Pianists: when they stop, the band stops. At least, that is the theory. In practice, no-one pays any attention to anyone, so, piano players, you can moan as much as you like, it won't change a thing.
The odd musician turns up who defies categorisation. Austrian nose flute, bassoon, bagpipes, TV remote and confusion: whatever your bag, you are welcome as it makes the rest of us look normal.

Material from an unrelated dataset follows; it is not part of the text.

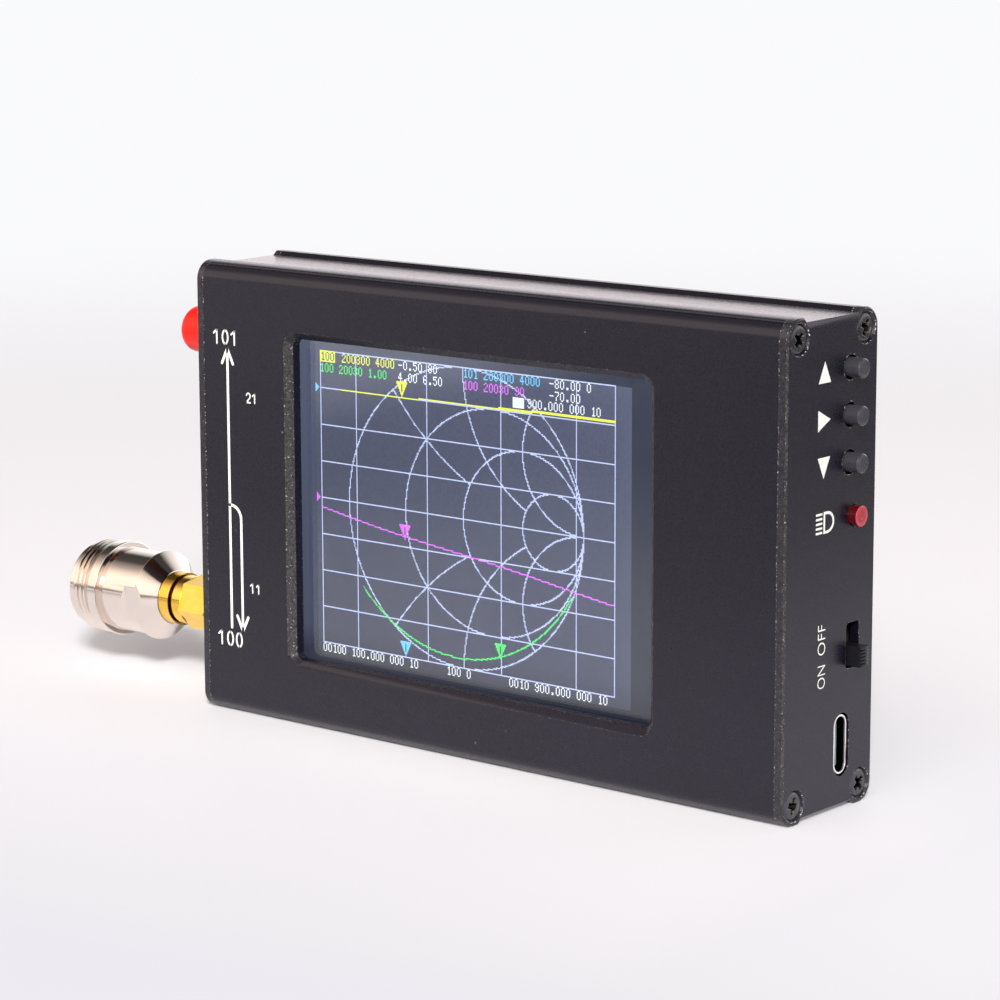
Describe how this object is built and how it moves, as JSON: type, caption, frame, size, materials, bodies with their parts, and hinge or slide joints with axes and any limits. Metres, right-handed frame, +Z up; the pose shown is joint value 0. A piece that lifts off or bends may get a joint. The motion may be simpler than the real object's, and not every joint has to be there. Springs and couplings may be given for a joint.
{
  "type": "antenna analyzer",
  "caption": "Handheld antenna analyzer in a flat extruded metal case with a touch display, side buttons, a slide switch, a capped port and a screwed-on coaxial adapter.",
  "frame": {"origin": "centre of the whole part's footprint, on the surface that the case's lower rails stand on", "axes": "+X along the case towards the end plate with the buttons, -Y out of the display, +Z up"},
  "size_m": [0.156, 0.0228, 0.0736],
  "materials": {
    "case_metal": "charcoal anodised, satin",
    "screw_metal": "black oxide",
    "gasket_foam": "black foam tape",
    "touch_glass": "clear, glossy",
    "lcd_cell": "lit display",
    "lcd_tray": "pressed steel tray",
    "ribbon": "amber film ribbon",
    "socket_plastic": "ivory nylon",
    "foam": "black foam",
    "board": "green solder mask",
    "tin_can": "tinned",
    "chip": "black moulded package",
    "battery_skin": "foil pouch",
    "lead_skin": "insulated lead",
    "button_black": "black moulded",
    "switch_black": "black moulded",
    "lamp_red": "clear red",
    "leg_metal": "tinned wire",
    "knob_black": "black moulded",
    "usb_metal": "bright nickel",
    "usb_plastic": "black moulded",
    "port_gold": "gold plated",
    "port_white": "white fluoropolymer",
    "cap_red": "red soft plastic",
    "adapter_gold": "polished gold plated",
    "adapter_nickel": "polished nickel plated",
    "spring_bronze": "spring bronze",
    "seal_rubber": "silicone"
  },
  "bodies": {
    "case": {"back_shell": "case_metal", "battery": "battery_skin", "battery_leads": "lead_skin", "battery_pad": "foam", "battery_plug": "socket_plastic", "charger_chip": "chip", "charger_coil": "chip", "clock_oscillator": "tin_can", "control_chip": "chip", "display_foam_pads": "foam", "display_gasket": "gasket_foam", "down_switch": "switch_black", "flex_connector": "socket_plastic", "front_shell": "case_metal", "indicator_lamp": "lamp_red", "lamp_holder": "switch_black", "lamp_legs": "leg_metal", "lcd_flex": "ribbon", "lcd_frame": "lcd_tray", "lcd_panel": "lcd_cell", "left_end_plate": "case_metal", "left_plate_screws": "screw_metal", "lower_port_contact": "port_gold", "lower_port_insulator": "port_white", "lower_port_jack": "port_gold", "lower_port_nut": "port_gold", "lower_port_shield": "tin_can", "main_board": "board", "mixer_shield": "tin_can", "power_switch_body": "switch_black", "right_end_plate": "case_metal", "right_plate_screws": "screw_metal", "select_switch": "switch_black", "touch_glass": "touch_glass", "up_switch": "switch_black", "upper_port_contact": "port_gold", "upper_port_insulator": "port_white", "upper_port_jack": "port_gold", "upper_port_nut": "port_gold", "upper_port_shield": "tin_can", "usb_shell": "usb_metal", "usb_tongue": "usb_plastic"},
    "up_button": {"up_button": "button_black"},
    "select_button": {"select_button": "button_black"},
    "down_button": {"down_button": "button_black"},
    "power_knob": {"power_switch_knob": "knob_black"},
    "dust_cap": {"dust_cap": "cap_red"},
    "adapter": {"adapter_plug": "adapter_gold", "adapter_body": "adapter_nickel", "adapter_dielectric": "port_white", "adapter_contact": "port_gold", "adapter_snap_ring": "spring_bronze", "adapter_seal": "seal_rubber"},
    "adapter_nut": {"adapter_nut": "adapter_gold"}
  },
  "joints": [
    {"name": "up_press", "type": "slide", "parent": "case", "child": "up_button", "axis": [-1, 0, 0], "range_m": [0, 0.00025], "stiffness_N_per_m": 600, "springref_m": -0.0015},
    {"name": "select_press", "type": "slide", "parent": "case", "child": "select_button", "axis": [-1, 0, 0], "range_m": [0, 0.00025], "stiffness_N_per_m": 600, "springref_m": -0.0015},
    {"name": "down_press", "type": "slide", "parent": "case", "child": "down_button", "axis": [-1, 0, 0], "range_m": [0, 0.00025], "stiffness_N_per_m": 600, "springref_m": -0.0015},
    {"name": "power_slide", "type": "slide", "parent": "case", "child": "power_knob", "axis": [0, 0, 1], "range_m": [0, 0.003]},
    {"name": "cap_pull", "type": "slide", "parent": "case", "child": "dust_cap", "axis": [-1, 0, 0], "range_m": [0, 0.01]},
    {"name": "adapter_unscrew", "type": "slide", "parent": "case", "child": "adapter", "axis": [-1, 0, 0], "range_m": [0, 0.0041]},
    {"name": "nut_turn", "type": "hinge", "parent": "adapter", "child": "adapter_nut", "pos_m": [-0.0515, 0.00217, 0.0135], "axis": [-1, 0, 0], "range_deg": [0, 2092.5]}
  ],
  "couplings": [
    {"joint": "nut_turn", "follows": "adapter_unscrew", "rad_per_m": 8905.2}
  ]
}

Which, let's face it, we probably are..
About Melbourne Jazz Jammers Inc.
The jam sessions are set up and run by the not for profit association, which also raises funds for, and then runs, the Newport Jazz Festival. The Association membership comprises the Festival Organising Committee. There is no membership fee, and it is possible the sessions set themselves up and put themselves away without human intervention, but I doubt it. Feel free to help, and if you would like to offer your services to the Organising Committee, put your hand up. As musical talent is not a prerequisite, almost any of the jammers could do this....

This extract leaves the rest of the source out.